DIRECTIONS:
Return all of the data exactly as given.

+++ GIVEN DATA

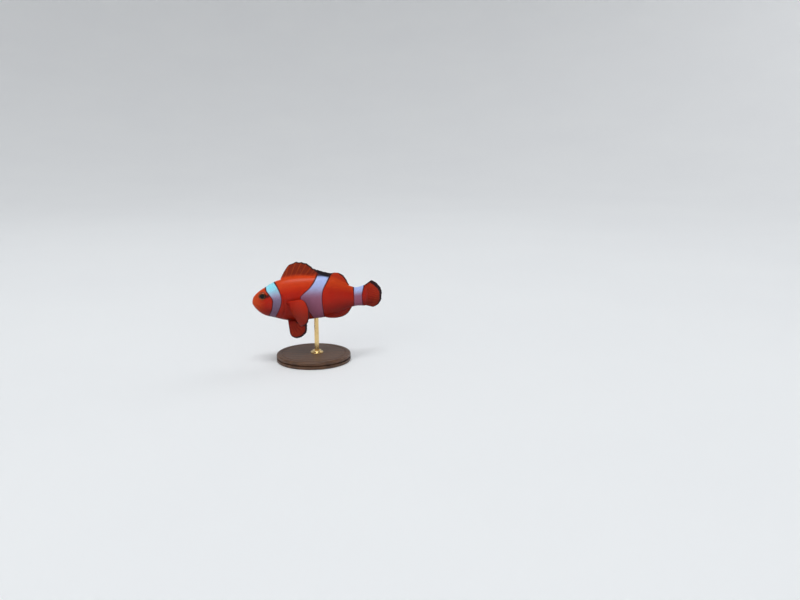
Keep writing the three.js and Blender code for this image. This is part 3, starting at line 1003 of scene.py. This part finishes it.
# in the next two a pair is a range that a colour comes in or goes over. Ups and downs are shares of the way
# from the widest line, 0, to the back, 1, or to the belly, -1. Places are millimetres from the snout.
orangeLook = {
    # painted shade: the orange darkens towards the belly
    "low": (-0.9, 0.15),
    # painted light along the back
    "top": (0.25, 1.0),
    "topEnds": ((1.0, 1.2), (57.0, 61.0)),  # where the painted light along the back fades: on the dorsal fin and on the tail
    "topLoss": 0.7,
    # painted light on the snout's upper half
    "snoutTo": (1.0, 8.0),
    "snoutUp": (-1.4, 0.0),
    "snout": 0.85,
    "gillShade": 0.55,  # painted shade behind the gill cover, round the pectoral fin's root
    "gillShadeFrom": (14.5, 16.5),
    "gillShadeTo": (21.0, 27.0),
    "gillShadeUp": (-0.2, 0.5),
    "gillShadeFins": (0.0, 0.8),  # it ends this far out on a fin
    "head": 0.78,  # strength of the colour, and what other places add
    "trunk": (9.0, 15.0),
    "trunkMore": 0.17,
    "rear": (34.0, 46.0),
    "rearLess": 0.14,
    "tail": (59.0, 63.0),
    "tailLess": 0.12,
    "flecks": ((260.0, 0.4, 0.8, 0.035, "bright"), (1500.0, 0.55, 0.75, 0.12, "orangeLow")),
    "eyeShade": 0.8,  # runs from the eye to the head's bar
    "eyeShadeAt": (8.5, 0.40),
    "eyeShadeHalf": (1.7, 0.13),
    "eyeShadeEdge": (0.35, 1.1),
}
barLook = {
    # painted shade: the bars darken towards the belly
    "low": (-0.75, 0.2),
    "behindHead": (20.0, 25.0),
    # painted shade: a mauve band on the lower flank, stronger behind the head
    "mauveFrom": (-1.0, -0.4),
    "mauveTo": (0.0, 0.62),
    "mauveShade": 0.3,
    "mauveBehindHead": 0.55,
    # painted shade on the lower half of the head's bar
    "dusk": 0.6,
    "duskTo": (0.05, 0.4),
    # painted light at the bars' tops
    "top": (0.2, 0.85),
    "waver": (1300.0, 0.22),  # of the edges: how fine, how much
    "edge": (0.0, 0.2),
    "line": 0.38,  # width of the black along a bar, more towards the back
    "lineMore": 0.35,
    "lineUp": (0.2, 1.0),
    "lineEdge": (0.0, 0.25),
    "lineShare": 0.95,
}


def orangeOf(finish, high, along):
    look = orangeLook
    # painted shade: darker towards the belly
    orange = finish.blend(high.above(*look["low"]), fishColours["orangeLow"], fishColours["orange"])
    # painted light along the back, fading on the dorsal fin and the tail
    lit = high.above(*look["top"])
    for wire, end in zip((high, along), look["topEnds"]):
        lit = lit * (1 - wire.above(*end) * look["topLoss"])
    orange = finish.blend(lit, orange, fishColours["orangeLitTop"])
    # painted light on the snout's upper half
    snout = along.below(*look["snoutTo"]) * high.above(*look["snoutUp"]) * look["snout"]
    orange = finish.blend(snout, orange, fishColours["snout"])
    # painted shade behind the gill cover, kept off the fins
    behindGills = along.above(*look["gillShadeFrom"]) * along.below(*look["gillShadeTo"])
    behindGills = behindGills * finish.attribute("finOut").below(*look["gillShadeFins"])
    shade = behindGills * high.below(*look["gillShadeUp"]) * look["gillShade"]
    orange = finish.blend(shade, orange, fishColours["orangeLow"])
    less = along.above(*look["rear"]) * look["rearLess"] + along.above(*look["tail"]) * look["tailLess"]
    orange = finish.scaled(orange, look["head"] + along.above(*look["trunk"]) * look["trunkMore"] - less)
    for scale, low, top, share, colour in look["flecks"]:
        orange = finish.blend(finish.noise(scale).above(low, top) * share, orange, fishColours[colour])
    offsets = zip((along, high), look["eyeShadeAt"], look["eyeShadeHalf"])
    away = finish.add("ShaderNodeCombineXYZ", None, [(wire - at) / half for wire, at, half in offsets])
    fromShade = finish.add("ShaderNodeVectorMath", {"operation": "LENGTH"}, [away], "Value")
    shade = fromShade.below(*look["eyeShadeEdge"]) * look["eyeShade"]
    return finish.blend(shade, orange, fishColours["black"])


def whiteOf(finish, high, along):
    look = barLook
    # painted shade: the bars darken towards the belly and turn mauve on the lower flank
    white = finish.blend(high.above(*look["low"]), fishColours["whiteShadedLow"], fishColours["white"])
    behindHead = along.above(*look["behindHead"])
    middle = high.above(*look["mauveFrom"]) * high.below(*look["mauveTo"])
    mauveShade = middle * (behindHead * look["mauveBehindHead"] + look["mauveShade"])
    white = finish.blend(mauveShade, white, fishColours["mauveShade"])
    # painted shade on the head bar's lower half
    dusk = (1 - behindHead) * high.below(*look["duskTo"]) * look["dusk"]
    white = finish.blend(dusk, white, fishColours["headBarShade"])
    # painted light at the bars' tops: cyan on the head, lilac further back
    top = finish.blend(behindHead, fishColours["cyanTop"], fishColours["lilacTop"])
    return finish.blend(high.above(*look["top"]), white, top)


def markingsAndPaintedLight(finish, overFin=None):  # the colour with its markings and painted light and shade, and 1 where it is white
    look = barLook
    high = finish.attribute("high")
    along = finish.attribute("along")
    fine, waver = look["waver"]
    bar = finish.attribute("bar") + (finish.noise(fine, 2.0) - 0.5) * waver
    white = whiteOf(finish, high, along)
    if overFin:
        white = finish.blend(overFin, white, fishColours["finOverBar"])
    whiteMask = bar.above(*look["edge"])
    lineWidth = high.above(*look["lineUp"]) * look["lineMore"] + look["line"]
    blackMask = (bar + lineWidth).above(*look["lineEdge"]) * (1 - whiteMask)
    colour = finish.blend(whiteMask, orangeOf(finish, high, along), white)
    return finish.blend(blackMask * look["lineShare"], colour, fishColours["black"]), whiteMask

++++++

EXERCISE RESULT:
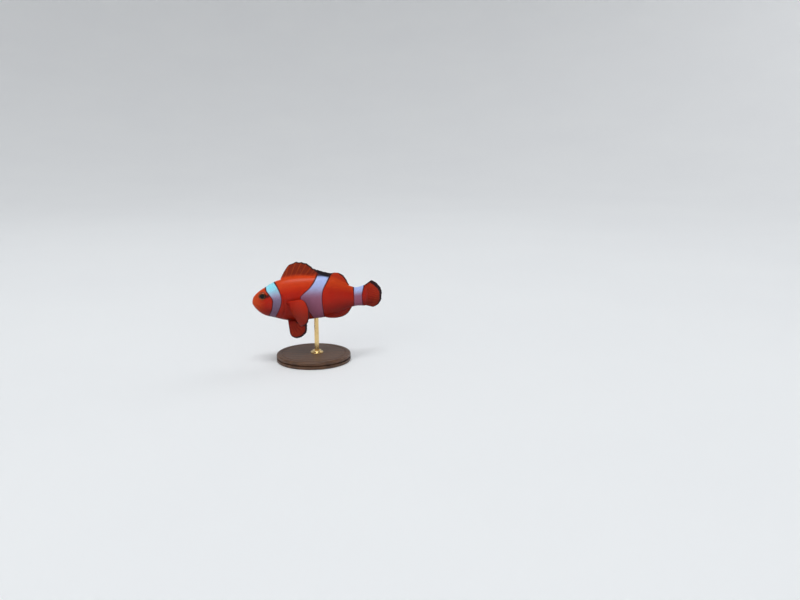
Keep writing the three.js and Blender code for this image. This is part 3, starting at line 1003 of scene.py. This part finishes it.
# in the next two a pair is a range that a colour comes in or goes over. Ups and downs are shares of the way
# from the widest line, 0, to the back, 1, or to the belly, -1. Places are millimetres from the snout.
orangeLook = {
    # painted shade: the orange darkens towards the belly
    "low": (-0.9, 0.15),
    # painted light along the back
    "top": (0.25, 1.0),
    "topEnds": ((1.0, 1.2), (57.0, 61.0)),  # where the painted light along the back fades: on the dorsal fin and on the tail
    "topLoss": 0.7,
    # painted light on the snout's upper half
    "snoutTo": (1.0, 8.0),
    "snoutUp": (-1.4, 0.0),
    "snout": 0.85,
    "gillShade": 0.55,  # painted shade behind the gill cover, round the pectoral fin's root
    "gillShadeFrom": (14.5, 16.5),
    "gillShadeTo": (21.0, 27.0),
    "gillShadeUp": (-0.2, 0.5),
    "gillShadeFins": (0.0, 0.8),  # it ends this far out on a fin
    "head": 0.78,  # strength of the colour, and what other places add
    "trunk": (9.0, 15.0),
    "trunkMore": 0.17,
    "rear": (34.0, 46.0),
    "rearLess": 0.14,
    "tail": (59.0, 63.0),
    "tailLess": 0.12,
    "flecks": ((260.0, 0.4, 0.8, 0.035, "bright"), (1500.0, 0.55, 0.75, 0.12, "orangeLow")),
    "eyeShade": 0.8,  # runs from the eye to the head's bar
    "eyeShadeAt": (8.5, 0.40),
    "eyeShadeHalf": (1.7, 0.13),
    "eyeShadeEdge": (0.35, 1.1),
}
barLook = {
    # painted shade: the bars darken towards the belly
    "low": (-0.75, 0.2),
    "behindHead": (20.0, 25.0),
    # painted shade: a mauve band on the lower flank, stronger behind the head
    "mauveFrom": (-1.0, -0.4),
    "mauveTo": (0.0, 0.62),
    "mauveShade": 0.3,
    "mauveBehindHead": 0.55,
    # painted shade on the lower half of the head's bar
    "dusk": 0.6,
    "duskTo": (0.05, 0.4),
    # painted light at the bars' tops
    "top": (0.2, 0.85),
    "waver": (1300.0, 0.22),  # of the edges: how fine, how much
    "edge": (0.0, 0.2),
    "line": 0.38,  # width of the black along a bar, more towards the back
    "lineMore": 0.35,
    "lineUp": (0.2, 1.0),
    "lineEdge": (0.0, 0.25),
    "lineShare": 0.95,
}


def orangeOf(finish, high, along):
    look = orangeLook
    # painted shade: darker towards the belly
    orange = finish.blend(high.above(*look["low"]), fishColours["orangeLow"], fishColours["orange"])
    # painted light along the back, fading on the dorsal fin and the tail
    lit = high.above(*look["top"])
    for wire, end in zip((high, along), look["topEnds"]):
        lit = lit * (1 - wire.above(*end) * look["topLoss"])
    orange = finish.blend(lit, orange, fishColours["orangeLitTop"])
    # painted light on the snout's upper half
    snout = along.below(*look["snoutTo"]) * high.above(*look["snoutUp"]) * look["snout"]
    orange = finish.blend(snout, orange, fishColours["snout"])
    # painted shade behind the gill cover, kept off the fins
    behindGills = along.above(*look["gillShadeFrom"]) * along.below(*look["gillShadeTo"])
    behindGills = behindGills * finish.attribute("finOut").below(*look["gillShadeFins"])
    shade = behindGills * high.below(*look["gillShadeUp"]) * look["gillShade"]
    orange = finish.blend(shade, orange, fishColours["orangeLow"])
    less = along.above(*look["rear"]) * look["rearLess"] + along.above(*look["tail"]) * look["tailLess"]
    orange = finish.scaled(orange, look["head"] + along.above(*look["trunk"]) * look["trunkMore"] - less)
    for scale, low, top, share, colour in look["flecks"]:
        orange = finish.blend(finish.noise(scale).above(low, top) * share, orange, fishColours[colour])
    offsets = zip((along, high), look["eyeShadeAt"], look["eyeShadeHalf"])
    away = finish.add("ShaderNodeCombineXYZ", None, [(wire - at) / half for wire, at, half in offsets])
    fromShade = finish.add("ShaderNodeVectorMath", {"operation": "LENGTH"}, [away], "Value")
    shade = fromShade.below(*look["eyeShadeEdge"]) * look["eyeShade"]
    return finish.blend(shade, orange, fishColours["black"])


def whiteOf(finish, high, along):
    look = barLook
    # painted shade: the bars darken towards the belly and turn mauve on the lower flank
    white = finish.blend(high.above(*look["low"]), fishColours["whiteShadedLow"], fishColours["white"])
    behindHead = along.above(*look["behindHead"])
    middle = high.above(*look["mauveFrom"]) * high.below(*look["mauveTo"])
    mauveShade = middle * (behindHead * look["mauveBehindHead"] + look["mauveShade"])
    white = finish.blend(mauveShade, white, fishColours["mauveShade"])
    # painted shade on the head bar's lower half
    dusk = (1 - behindHead) * high.below(*look["duskTo"]) * look["dusk"]
    white = finish.blend(dusk, white, fishColours["headBarShade"])
    # painted light at the bars' tops: cyan on the head, lilac further back
    top = finish.blend(behindHead, fishColours["cyanTop"], fishColours["lilacTop"])
    return finish.blend(high.above(*look["top"]), white, top)


def markingsAndPaintedLight(finish, overFin=None):  # the colour with its markings and painted light and shade, and 1 where it is white
    look = barLook
    high = finish.attribute("high")
    along = finish.attribute("along")
    fine, waver = look["waver"]
    bar = finish.attribute("bar") + (finish.noise(fine, 2.0) - 0.5) * waver
    white = whiteOf(finish, high, along)
    if overFin:
        white = finish.blend(overFin, white, fishColours["finOverBar"])
    whiteMask = bar.above(*look["edge"])
    lineWidth = high.above(*look["lineUp"]) * look["lineMore"] + look["line"]
    blackMask = (bar + lineWidth).above(*look["lineEdge"]) * (1 - whiteMask)
    colour = finish.blend(whiteMask, orangeOf(finish, high, along), white)
    return finish.blend(blackMask * look["lineShare"], colour, fishColours["black"]), whiteMask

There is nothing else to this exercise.